With key industry events being canceled, giants like Apple dealing with supply chain issues and the current consumer demand decreasing, companies are forecasting losses and many of them have put advertising budgets on hold. However the outcome of this crisis in the long-term is hard to predict.
While the travel industry (and therefore the travel advertising industry) is under enormous economic pressure, other companies like Microsoft or Slack seem to have an opportunity to increase their revenue by offering products useful for people to adapt to the new circumstances. This will certainly reflect on their advertising.

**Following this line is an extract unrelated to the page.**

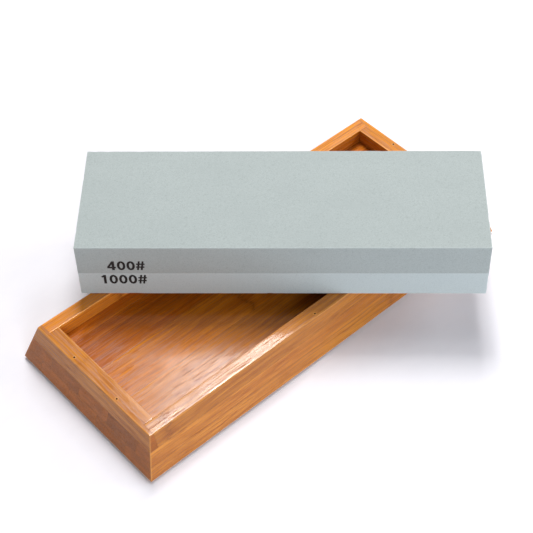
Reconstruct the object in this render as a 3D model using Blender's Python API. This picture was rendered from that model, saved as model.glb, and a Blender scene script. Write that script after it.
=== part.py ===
"""A two-grit whetstone lying crosswise on its laminated bamboo tray.

Metres, +Z up. The origin is on the ground under the tray's centre, and X runs along the tray.
The stone is loose: it lifts straight up off the tray's rim.
"""

import functools
import math

import bmesh
import bpy
from mathutils import Matrix

# Gap between two pieces that touch, and the share of it that each piece gives up.
GAP = 0.0003
HALF_GAP = GAP / 2

# Tray: outer sizes at the bottom edge, with every side leaning in by the same amount.
TRAY_LENGTH = 0.2102
TRAY_WIDTH = 0.0913
TRAY_LEAN = 0.0063
BOARD_THICKNESS = 0.0131
FRAME_THICKNESS = 0.0075
POCKET_LENGTH = 0.1837
POCKET_WIDTH = 0.0659
TRAY_EDGE_ROUND = 0.0004
ROUND_SEGMENTS = 3

# Board: two plies of edge-glued strips. The lower ply's seams mirror the upper ply's.
STRIP_PITCH = 0.020
UPPER_SEAM = 0.0068

# Frame joint: each end rail has a thin lip that covers the side rails' ends.
RABBET_LIP = 0.0018

# Feet.
FOOT_RADIUS = 0.005
FOOT_THICKNESS = 0.0009
FOOT_INSET = 0.013
FOOT_ROUND = 0.0002

# Brads, set below the surface in holes that stay open.
BRAD_RADIUS = 0.0005
BRAD_LENGTH = 0.0115
BRAD_POINT = 0.0012
BRAD_TIP_RADIUS = 0.00015
BRAD_SINK = 0.001
BRAD_TO_RIM_EDGE = 0.0018
END_BRAD_SPREAD = 0.0149
FRONT_BRAD_X = -0.0044

# Stone.
STONE_LENGTH = 0.180
STONE_WIDTH = 0.060
STONE_HEIGHT = 0.030
FINE_HEIGHT = 0.0135
STONE_CENTRE = (0.01335, 0.00238)
STONE_TURN = math.radians(-42.83)
STONE_CHAMFER = 0.0004

# Levels, from the ground up.
BOARD_BOTTOM = FOOT_THICKNESS + GAP
PLY_LINE = BOARD_BOTTOM + BOARD_THICKNESS / 2
BOARD_TOP = BOARD_BOTTOM + BOARD_THICKNESS
RIM_TOP = BOARD_TOP + FRAME_THICKNESS
STONE_BOTTOM = RIM_TOP + GAP
BOND_LINE = STONE_BOTTOM + FINE_HEIGHT
STONE_TOP = STONE_BOTTOM + STONE_HEIGHT

RIM_LENGTH = TRAY_LENGTH - 2 * TRAY_LEAN
RIM_WIDTH = TRAY_WIDTH - 2 * TRAY_LEAN

ROUND_SIDES = 48
BRAD_SIDES = 16
SMOOTH_ANGLE = math.radians(40)
SAME_PLACE = 1e-6

# Finishes: colour, roughness, metallic.
FINISHES = {
    "coarse_grit": ((0.53, 0.58, 0.56), 0.9, 0.0),
    "fine_grit": ((0.58, 0.63, 0.65), 0.85, 0.0),
    "bamboo_board": ((0.55, 0.27, 0.09), 0.35, 0.0),
    "bamboo_rail": ((0.62, 0.31, 0.11), 0.3, 0.0),
    "brad_steel": ((0.25, 0.24, 0.23), 0.45, 1.0),
    "rubber_foot": ((0.05, 0.05, 0.05), 0.8, 0.0),
}


def clear_scene():
    """Removes every object of the scene."""
    for existing in list(bpy.data.objects):
        bpy.data.objects.remove(existing, do_unlink=True)


def make_finish(name):
    """A material with one Principled BSDF."""
    colour, roughness, metallic = FINISHES[name]
    material = bpy.data.materials.new(name)
    material.use_nodes = True
    shader = material.node_tree.nodes["Principled BSDF"]
    shader.inputs["Base Color"].default_value = (*colour, 1.0)
    shader.inputs["Roughness"].default_value = roughness
    shader.inputs["Metallic"].default_value = metallic
    material.diffuse_color = (*colour, 1.0)
    return material


def add_object(name, shape, finish=None, parent=None):
    """An object made from a bmesh, which is freed."""
    mesh = bpy.data.meshes.new(name)
    bmesh.ops.recalc_face_normals(shape, faces=shape.faces)
    shape.to_mesh(mesh)
    shape.free()
    if finish:
        mesh.materials.append(finish)
    part = bpy.data.objects.new(name, mesh)
    bpy.context.scene.collection.objects.link(part)
    part.parent = parent
    return part


def loft(outline_at, levels):
    """A closed solid through a plan outline taken at each level, from the lowest up."""
    shape = bmesh.new()
    rings = [[shape.verts.new((x, y, level)) for x, y in outline_at(level)] for level in levels]
    corners = len(rings[0])
    for lower, upper in zip(rings, rings[1:]):
        for here in range(corners):
            after = (here + 1) % corners
            shape.faces.new((lower[here], lower[after], upper[after], upper[here]))
    shape.faces.new(rings[0])
    shape.faces.new(rings[-1])
    return shape


def round_edges(shape, wanted, width, segments=ROUND_SEGMENTS):
    """Rounds the edges whose two ends pass the test."""
    edges = [edge for edge in shape.edges if wanted(edge.verts[0].co, edge.verts[1].co)]
    bmesh.ops.bevel(shape, geom=edges, offset=width, segments=segments, profile=0.5, affect="EDGES")


def rectangle(low_x, high_x, low_y, high_y):
    """A plan outline."""
    return [(low_x, low_y), (high_x, low_y), (high_x, high_y), (low_x, high_y)]


def lean_at(height):
    """How far the tray's sides have leaned in at this height."""
    return TRAY_LEAN * (height - BOARD_BOTTOM) / (RIM_TOP - BOARD_BOTTOM)


def half_length(height):
    """Half the tray's outer length at this height."""
    return TRAY_LENGTH / 2 - lean_at(height)


def half_width(height):
    """Half the tray's outer width at this height."""
    return TRAY_WIDTH / 2 - lean_at(height)


def seams(first_seam):
    """Seam positions across the board, a pitch apart, that fall inside its width."""
    steps = range(-4, 5)
    places = [first_seam + STRIP_PITCH * step for step in steps]
    return [place for place in places if abs(place) < TRAY_WIDTH / 2 - STRIP_PITCH / 2]


def strip_outline(low_seam, high_seam, height):
    """A strip's plan outline. A missing seam means that the strip ends at the tray's leaning side."""
    low_y = -half_width(height) if low_seam is None else low_seam + HALF_GAP
    high_y = half_width(height) if high_seam is None else high_seam - HALF_GAP
    return rectangle(-half_length(height), half_length(height), low_y, high_y)


def on_tray_edge(first, second):
    """True for the tray's upright outer corner edges and the rim's outer top edges."""
    ends = (first, second)
    on_end = all(abs(abs(end.x) - half_length(end.z)) < SAME_PLACE for end in ends)
    on_side = all(abs(abs(end.y) - half_width(end.z)) < SAME_PLACE for end in ends)
    at_top = all(abs(end.z - RIM_TOP) < SAME_PLACE for end in ends)
    return (on_end and on_side) or (at_top and (on_end or on_side))


def build_ply(prefix, low, high, places, finish):
    """The strips of one ply, numbered from the front."""
    bounds = [None, *places, None]
    strips = []
    for number in range(len(bounds) - 1):
        outline_at = functools.partial(strip_outline, bounds[number], bounds[number + 1])
        shape = loft(outline_at, (low, high))
        round_edges(shape, on_tray_edge, TRAY_EDGE_ROUND)
        strips.append(add_object(f"{prefix}_strip_{number + 1}", shape, finish))
    return strips


def end_rail_outline(side, height):
    """An end rail in plan: a tongue between the side rails, and a lip that covers their ends."""
    outer = side * half_length(height)
    joint = side * (RIM_LENGTH / 2 - RABBET_LIP + HALF_GAP)
    inner = side * POCKET_LENGTH / 2
    tongue = POCKET_WIDTH / 2 - GAP
    wide = half_width(height)
    return [
        (joint, -wide),
        (outer, -wide),
        (outer, wide),
        (joint, wide),
        (joint, tongue),
        (inner, tongue),
        (inner, -tongue),
        (joint, -tongue),
    ]


def side_rail_outline(side, height):
    """A side rail in plan, from lip to lip."""
    reach = RIM_LENGTH / 2 - RABBET_LIP - HALF_GAP
    across = sorted((side * POCKET_WIDTH / 2, side * half_width(height)))
    return rectangle(-reach, reach, *across)


def build_rail(name, outline, side, finish):
    """One rail of the frame, with its outer edges rounded."""
    shape = loft(functools.partial(outline, side), (BOARD_TOP + GAP, RIM_TOP))
    round_edges(shape, on_tray_edge, TRAY_EDGE_ROUND)
    return add_object(name, shape, finish)


def brad_plan():
    """Each brad's rail and its place in plan, by name."""
    end_x = RIM_LENGTH / 2 - BRAD_TO_RIM_EDGE
    side_y = RIM_WIDTH / 2 - BRAD_TO_RIM_EDGE
    plan = {}
    for end, x in (("near", -end_x), ("far", end_x)):
        for hand, y in (("left", END_BRAD_SPREAD), ("right", -END_BRAD_SPREAD)):
            plan[f"{end}_brad_{hand}"] = (f"{end}_end_rail", (x, y))
    plan["front_brad"] = ("front_side_rail", (FRONT_BRAD_X, -side_y))
    plan["back_brad"] = ("back_side_rail", (-FRONT_BRAD_X, side_y))
    return plan


def circle(centre, radius):
    """A round plan outline."""
    steps = [math.tau * step / BRAD_SIDES for step in range(BRAD_SIDES)]
    return [
        (centre[0] + radius * math.cos(turn), centre[1] + radius * math.sin(turn)) for turn in steps
    ]


def build_brad(name, place, finish):
    """A headless brad: a round shank that ends in a blunt point."""
    top = RIM_TOP - BRAD_SINK
    tip = top - BRAD_LENGTH

    def outline_at(level):
        return circle(place, BRAD_TIP_RADIUS if level == tip else BRAD_RADIUS)

    brad = add_object(name, loft(outline_at, (tip, tip + BRAD_POINT, top)), finish)
    shade_round(brad)


def build_brad_cutter(name, place):
    """The hole that a brad stands in, open at the rim's top."""
    low = RIM_TOP - BRAD_SINK - BRAD_LENGTH - GAP
    cutter = add_object(name, loft(lambda level: circle(place, BRAD_RADIUS + GAP), (low, RIM_TOP + GAP)))
    cutter.hide_render = True
    cutter.display_type = "WIRE"
    return cutter


def cut_hole(part, cutter):
    """Takes the cutter's shape out of the part."""
    cut = part.modifiers.new(f"hole_{cutter.name}", "BOOLEAN")
    cut.operation = "DIFFERENCE"
    cut.solver = "EXACT"
    cut.object = cutter


def covers(part, place):
    """True where the place lies inside the part's plan box."""
    xs = [corner.co.x for corner in part.data.vertices]
    ys = [corner.co.y for corner in part.data.vertices]
    return min(xs) < place[0] < max(xs) and min(ys) < place[1] < max(ys)


def build_foot(name, place, finish):
    """A thin round rubber foot with its lower edge rounded."""
    shape = bmesh.new()
    bmesh.ops.create_cone(
        shape, cap_ends=True, segments=ROUND_SIDES, radius1=FOOT_RADIUS, radius2=FOOT_RADIUS,
        depth=FOOT_THICKNESS, matrix=Matrix.Translation((*place, FOOT_THICKNESS / 2)),
    )
    round_edges(shape, lambda first, second: max(first.z, second.z) < SAME_PLACE, FOOT_ROUND, 2)
    foot = add_object(name, shape, finish)
    shade_round(foot)
    return foot


def shade_round(part):
    """Smooth shading that keeps the sharp edges."""
    part.data.shade_smooth()
    part.data.set_sharp_from_angle(angle=SMOOTH_ANGLE)


def build_layer(name, low, high, outer_level, finish, parent):
    """One grit of the stone, chamfered everywhere but along the bond."""
    half_x = STONE_LENGTH / 2
    half_y = STONE_WIDTH / 2
    plan = rectangle(-half_x, half_x, -half_y, half_y)
    base = parent.location.z
    shape = loft(lambda level: plan, (low - base, high - base))
    outer = outer_level - base

    def outside(first, second):
        upright = abs(first.z - second.z) > GAP
        on_face = all(abs(end.z - outer) < SAME_PLACE for end in (first, second))
        return upright or on_face

    round_edges(shape, outside, STONE_CHAMFER, 1)
    return add_object(name, shape, finish, parent)


def build_stone(finishes):
    """The loose stone: two bonded layers on an empty at the middle of its underside."""
    seat = bpy.data.objects.new("stone_seat", None)
    bpy.context.scene.collection.objects.link(seat)
    seat.location = (*STONE_CENTRE, STONE_BOTTOM)
    seat.rotation_euler.z = STONE_TURN
    build_layer("fine_stone", STONE_BOTTOM, BOND_LINE - HALF_GAP, STONE_BOTTOM,
                finishes["fine_grit"], seat)
    build_layer("coarse_stone", BOND_LINE + HALF_GAP, STONE_TOP, STONE_TOP,
                finishes["coarse_grit"], seat)


def build_tray(finishes):
    """The board, the frame on it, the brads through both, and the feet below."""
    board = finishes["bamboo_board"]
    wood = finishes["bamboo_rail"]
    upper_seams = seams(UPPER_SEAM)
    lower_seams = sorted(-place for place in upper_seams)
    build_ply("lower", BOARD_BOTTOM, PLY_LINE - HALF_GAP, lower_seams, board)
    strips = build_ply("upper", PLY_LINE + HALF_GAP, BOARD_TOP, upper_seams, board)
    rails = {
        "near_end_rail": build_rail("near_end_rail", end_rail_outline, -1, wood),
        "far_end_rail": build_rail("far_end_rail", end_rail_outline, 1, wood),
        "front_side_rail": build_rail("front_side_rail", side_rail_outline, -1, wood),
        "back_side_rail": build_rail("back_side_rail", side_rail_outline, 1, wood),
    }
    for name, (rail_name, place) in brad_plan().items():
        build_brad(name, place, finishes["brad_steel"])
        cutter = build_brad_cutter(f"{name}_hole", place)
        crossed = [strip for strip in strips if covers(strip, place)]
        for wooden in [*crossed, rails[rail_name]]:
            cut_hole(wooden, cutter)
    foot_x = TRAY_LENGTH / 2 - FOOT_INSET
    foot_y = TRAY_WIDTH / 2 - FOOT_INSET
    for end, x in (("near", -foot_x), ("far", foot_x)):
        for side, y in (("front", -foot_y), ("back", foot_y)):
            build_foot(f"foot_{end}_{side}", (x, y), finishes["rubber_foot"])


def main():
    """Builds the whole object."""
    clear_scene()
    finishes = {name: make_finish(name) for name in FINISHES}
    build_tray(finishes)
    build_stone(finishes)


main()
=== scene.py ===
"""The looks of a two-grit whetstone that lies crosswise over its bamboo tray.

Metres, +Z up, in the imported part's frame: the origin is on the ground under the tray's centre and X runs
along the tray. The wooden pieces, the two grits and the feet are cut again here with eased edges, brad
holes, sanding and grain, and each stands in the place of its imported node. The brads keep their own.
"""

from __future__ import annotations

import functools
import logging
import math
from collections.abc import Callable, Iterable, Mapping, Sequence
from dataclasses import dataclass, field
from enum import Enum

import bmesh
import bpy
from mathutils import Euler, Matrix, Vector, noise


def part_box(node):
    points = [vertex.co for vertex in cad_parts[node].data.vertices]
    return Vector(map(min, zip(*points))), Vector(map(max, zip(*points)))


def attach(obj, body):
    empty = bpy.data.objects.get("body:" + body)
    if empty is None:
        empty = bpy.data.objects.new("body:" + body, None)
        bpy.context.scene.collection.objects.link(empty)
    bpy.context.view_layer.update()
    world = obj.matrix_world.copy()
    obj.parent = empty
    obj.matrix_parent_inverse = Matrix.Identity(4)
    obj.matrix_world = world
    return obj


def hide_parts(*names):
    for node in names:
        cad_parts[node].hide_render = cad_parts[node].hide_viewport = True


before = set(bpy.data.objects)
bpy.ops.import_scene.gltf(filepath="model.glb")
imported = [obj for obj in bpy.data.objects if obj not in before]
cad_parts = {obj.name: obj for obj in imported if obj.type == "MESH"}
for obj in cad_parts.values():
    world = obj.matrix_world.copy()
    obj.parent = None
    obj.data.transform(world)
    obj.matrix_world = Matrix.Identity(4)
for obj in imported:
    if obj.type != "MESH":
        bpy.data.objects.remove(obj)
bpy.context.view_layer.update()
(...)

Although online publishers have already made it clear that coronavirus is starting to take a hit on ad revenues and uncertainty and fear are affecting the digital ecosystem, some analysts believe the impact could be short-lived. In fact, the flexibility of the digital ad industry and its agility are both great advantages when it comes not just to adapt and survive the situation, but also to normalize it. For instance, programming and budgets can be easily modified ad hoc and now that people are forced to spend more time at home,
brands are shifting ad spending from offline media to online.
However, Facebook predicted that the advertising spending will be lower in travel, retail, consumer packaged goods and entertainment, which make up approximately 30% to 45% of their total revenue. Also, Google estimates a 15% decline in travel ad revenue in the first quarter and a 20% drop in the second quarter and some businesses have cut digital budgets by more than 50% or even put a full stop on them.

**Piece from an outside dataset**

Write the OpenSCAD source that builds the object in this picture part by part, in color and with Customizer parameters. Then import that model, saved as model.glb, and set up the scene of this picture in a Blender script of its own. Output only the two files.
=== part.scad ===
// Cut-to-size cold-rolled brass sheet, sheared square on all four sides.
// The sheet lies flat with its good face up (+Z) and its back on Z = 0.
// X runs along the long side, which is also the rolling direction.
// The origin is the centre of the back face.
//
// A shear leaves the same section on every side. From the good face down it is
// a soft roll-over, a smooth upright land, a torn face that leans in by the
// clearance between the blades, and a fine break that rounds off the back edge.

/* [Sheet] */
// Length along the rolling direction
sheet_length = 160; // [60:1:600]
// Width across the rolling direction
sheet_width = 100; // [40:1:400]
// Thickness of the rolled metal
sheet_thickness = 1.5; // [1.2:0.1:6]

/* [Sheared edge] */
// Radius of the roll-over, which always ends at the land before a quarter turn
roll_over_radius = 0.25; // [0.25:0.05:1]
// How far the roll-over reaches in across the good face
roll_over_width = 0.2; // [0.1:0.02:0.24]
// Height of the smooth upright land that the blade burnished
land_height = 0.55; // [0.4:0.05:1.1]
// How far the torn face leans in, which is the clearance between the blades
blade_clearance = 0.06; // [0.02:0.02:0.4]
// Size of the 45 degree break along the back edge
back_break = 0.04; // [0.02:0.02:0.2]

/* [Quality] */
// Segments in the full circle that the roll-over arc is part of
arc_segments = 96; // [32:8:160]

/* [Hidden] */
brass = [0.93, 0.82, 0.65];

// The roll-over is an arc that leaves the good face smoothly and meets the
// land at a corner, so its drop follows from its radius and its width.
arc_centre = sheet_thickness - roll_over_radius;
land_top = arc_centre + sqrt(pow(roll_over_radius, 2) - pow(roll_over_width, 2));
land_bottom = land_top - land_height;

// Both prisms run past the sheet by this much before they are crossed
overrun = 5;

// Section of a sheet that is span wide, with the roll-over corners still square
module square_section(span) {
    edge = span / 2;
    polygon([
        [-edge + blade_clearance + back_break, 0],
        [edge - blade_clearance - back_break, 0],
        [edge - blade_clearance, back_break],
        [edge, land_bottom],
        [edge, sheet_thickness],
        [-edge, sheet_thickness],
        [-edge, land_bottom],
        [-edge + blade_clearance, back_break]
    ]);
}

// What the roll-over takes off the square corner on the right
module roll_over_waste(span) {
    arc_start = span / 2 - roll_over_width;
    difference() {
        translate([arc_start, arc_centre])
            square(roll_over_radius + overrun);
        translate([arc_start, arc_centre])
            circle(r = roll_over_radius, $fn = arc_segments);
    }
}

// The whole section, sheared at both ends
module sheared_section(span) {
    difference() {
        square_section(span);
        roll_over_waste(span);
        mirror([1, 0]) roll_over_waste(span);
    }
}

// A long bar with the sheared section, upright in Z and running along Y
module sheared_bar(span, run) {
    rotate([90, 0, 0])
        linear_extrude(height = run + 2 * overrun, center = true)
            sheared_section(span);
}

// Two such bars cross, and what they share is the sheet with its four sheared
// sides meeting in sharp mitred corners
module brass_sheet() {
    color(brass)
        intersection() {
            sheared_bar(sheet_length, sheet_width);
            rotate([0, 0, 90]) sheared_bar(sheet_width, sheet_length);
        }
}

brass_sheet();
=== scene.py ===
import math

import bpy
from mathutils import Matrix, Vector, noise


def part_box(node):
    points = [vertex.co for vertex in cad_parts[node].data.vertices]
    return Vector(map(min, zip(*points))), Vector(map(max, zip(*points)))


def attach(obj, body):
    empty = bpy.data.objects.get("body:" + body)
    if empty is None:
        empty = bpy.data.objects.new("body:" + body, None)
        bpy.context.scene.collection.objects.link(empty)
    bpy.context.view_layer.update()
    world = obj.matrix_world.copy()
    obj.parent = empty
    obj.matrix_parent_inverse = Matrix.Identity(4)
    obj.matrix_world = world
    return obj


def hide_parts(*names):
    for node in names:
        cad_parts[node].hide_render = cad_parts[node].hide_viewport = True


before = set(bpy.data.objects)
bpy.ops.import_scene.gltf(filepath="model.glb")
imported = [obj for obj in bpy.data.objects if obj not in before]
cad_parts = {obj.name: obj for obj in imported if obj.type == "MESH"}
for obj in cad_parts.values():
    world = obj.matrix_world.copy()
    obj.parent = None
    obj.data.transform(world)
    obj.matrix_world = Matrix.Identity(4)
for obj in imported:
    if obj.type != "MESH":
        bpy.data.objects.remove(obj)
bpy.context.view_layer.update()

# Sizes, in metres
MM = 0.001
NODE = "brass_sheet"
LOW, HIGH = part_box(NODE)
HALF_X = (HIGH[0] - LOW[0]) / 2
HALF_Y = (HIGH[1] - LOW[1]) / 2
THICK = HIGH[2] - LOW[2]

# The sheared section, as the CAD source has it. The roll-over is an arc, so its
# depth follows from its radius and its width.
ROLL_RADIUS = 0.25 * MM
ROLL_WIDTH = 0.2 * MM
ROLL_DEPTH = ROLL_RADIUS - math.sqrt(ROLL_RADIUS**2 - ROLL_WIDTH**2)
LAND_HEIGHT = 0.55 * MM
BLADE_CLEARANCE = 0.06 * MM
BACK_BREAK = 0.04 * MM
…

Now, looking back at previous crisis experiences, it makes sense to think that we might see an uptick in verticals like food or grocery delivery and CPG as soon as the panic is over. Also utility, live-streaming and e-commerce are meant to grow. The way consumers interact with the world is different in a global crisis. Their habits are changing and so does the way they consume digital media, including which channels they use. That also affects the way they buy products and services and, therefore, the customer journey too.
Despite all these considerations, the only valid conclusion so far, is that we are facing an extraordinary situation where industries, brands, companies, advertisers and publishers are compelled to change the way they operate, sell and advertise their products and service to avoid a deeper crisis. Yet, this might not be entirely possible and depending on how the different scenarios evolve, we might end up facing another economic crisis.
If that’s the case, then luxury products and services and industries related to health, pharma and vices like alcohol, will grow and the digital advertising industry will have to adapt to the changes like it’s already doing. Evolution is the key to survival, whether we are talking about a virus or it’s consequences.